Relatie aangaan met de omgeving
Gebouwen zijn nu vaak op zichzelf staande entiteiten, maar hoe zou het zijn als een pand invloed uitoefent op zijn omgeving en een relatie ermee aangaat? “Zo kan het bijvoorbeeld zijn dat het gebouw energie levert maar ook de lucht helpt opschonen door filtering. In plaats van dat het gebouw een last wordt voor de omgeving, draagt het dan bij aan een positievere uitkomst.” Daarnaast kan het gebouw worden samengesteld uit de wensen van de gebruikers. “Bijvoorbeeld met een catalogus, waarin de programmamogelijkheden worden gepresenteerd. Wil je een uitbreiding van de ruimte? Of misschien op de eigen plek verhuizen door de bestaande leef- of werkruimte te vervangen? Dat kan dus, want het Zwaluwgebouw beweegt mee.” Er is een diversiteit aan functies mogelijk: wonen, werken én recreëren. “Ook brengt het gebouw allerlei mensen in verschillende levensfases bij elkaar. Jong en oud, gezond of hulpbehoevend. En de balans tussen werken en leven wordt beter, omdat het mogelijk is om zeer dichtbij te werken.”
Flexibel ontwerp
Het prototype bestaat uit een drie-eenheid: de draagstructuur, de verbindende stekker en het programma. “De hoofdstructuur vormt een demontabel betonnen skelet, waarin ruimte is opgenomen voor de verschillende stekkers.

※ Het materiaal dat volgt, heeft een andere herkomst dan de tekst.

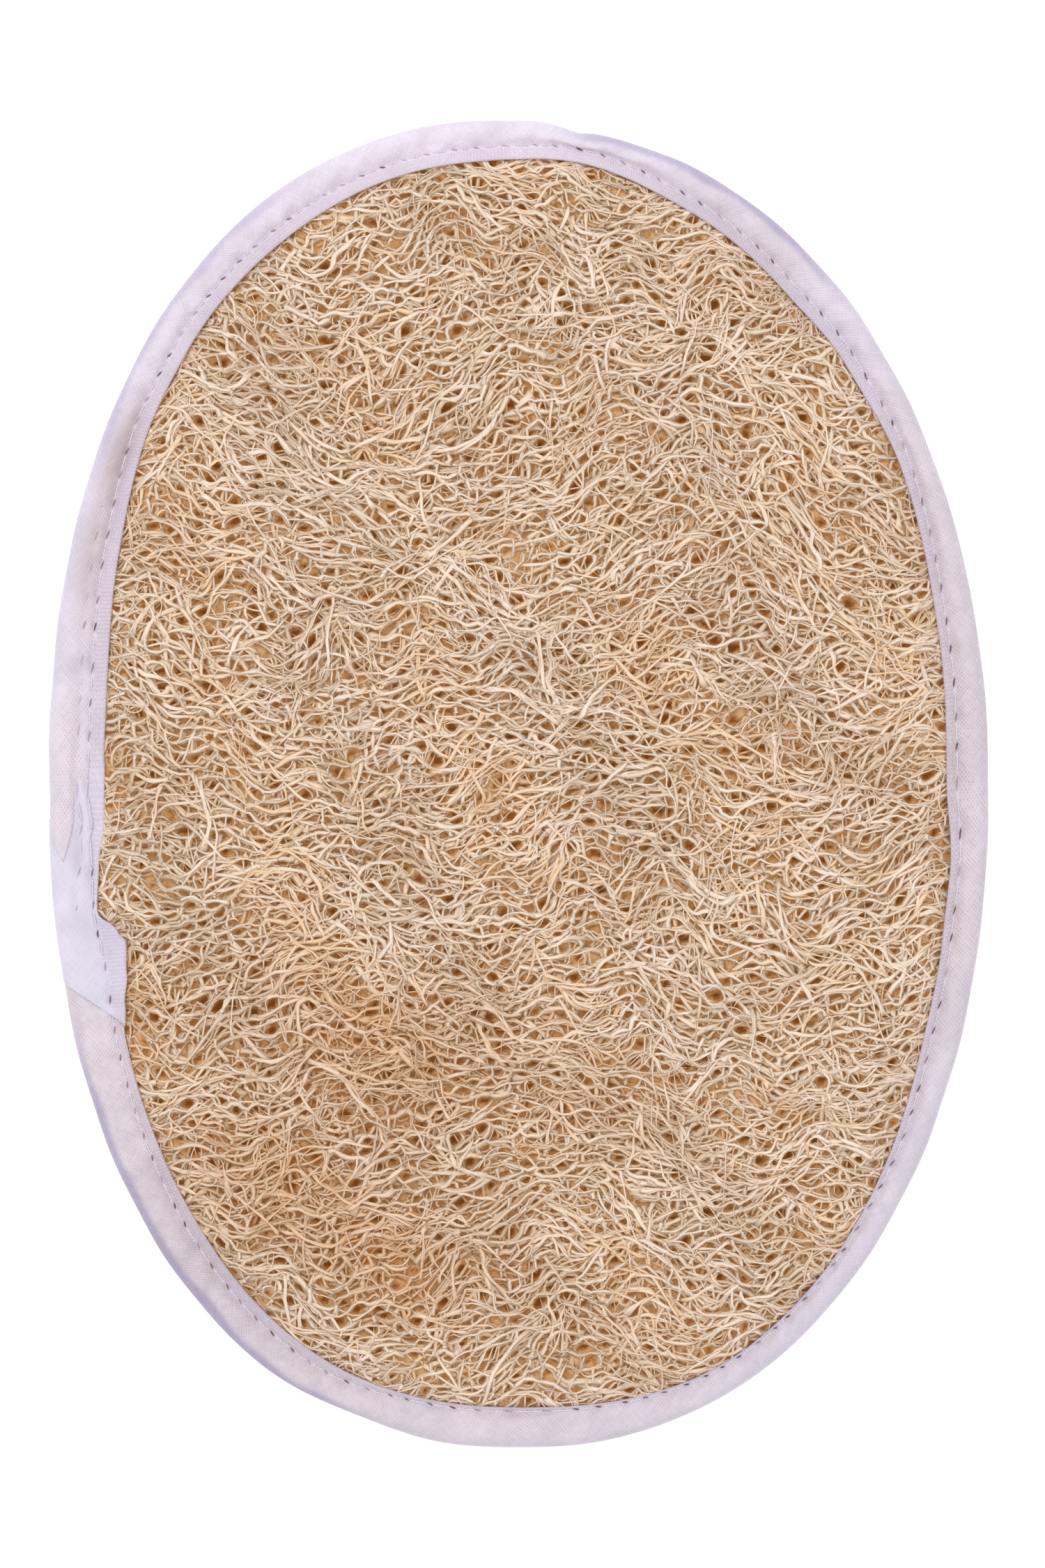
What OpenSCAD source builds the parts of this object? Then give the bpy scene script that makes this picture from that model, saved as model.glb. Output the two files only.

Deze zorgen voor een slimme verbinding tussen de infrastructuur en het aangehangen programma. Ze bestaan uit twee delen: thermisch-constructief, om een solide verbinding te maken tussen het betonnen skelet, en het aangehangen programma en een deel dat is opgebouwd uit drie componenten.
Gebouw in progress
Vervolgens wordt een divers woonprogramma aangekoppeld: er komen grote of juist kleinere woningen tot stand, vanuit behoeftes en keuzes van bewoners. De gevel bestaat uit buitenruimtes en de ruimte in de dragende kern met speelplekken, tuinen en ontmoetingsplekken zorgt voor de sociale cohesie. “In de kern van het gebouw ontstaat een leefgebied, vergelijkbaar met een gezamenlijk plein of een binnenstraat. Deze binnenstraat is van iedereen. Mensen kunnen hier samen aan het werk of samen sporten. Andere bewoners komen er aan het einde van de dag even bij elkaar voor een gezellige ontmoeting. Hierdoor wordt de kern van het Zwaluwgebouw een gevarieerde sociale omgeving, die integraal deel uitmaakt van een eigen woning of werkomgeving.” Troost legt nog eenmaal de nadruk op de flexibiliteit van het gebouw. “Het is in staat te voldoen aan zeer uiteenlopende behoeften en wensen. En het programma kan in de loop der tijd veranderen als behoeften en wensen veranderen. Het Zwaluwgebouw is daarom nooit af, het blijft een gebouw in progress.” De uitdaging schuilt volgens hem dan ook in het opzoeken van samenwerkingen om het Zwaluwgebouw realiteit te maken. “We willen op een meer interactieve en flexibele manier bouwen, mét toekomst. Daarom zoeken we naar integrale samenwerkingen om het Zwaluwgebouw, dat waarde toevoegt aan gebruikers én omgeving, in het echt vorm te geven. Die oproep en uitdaging staat!”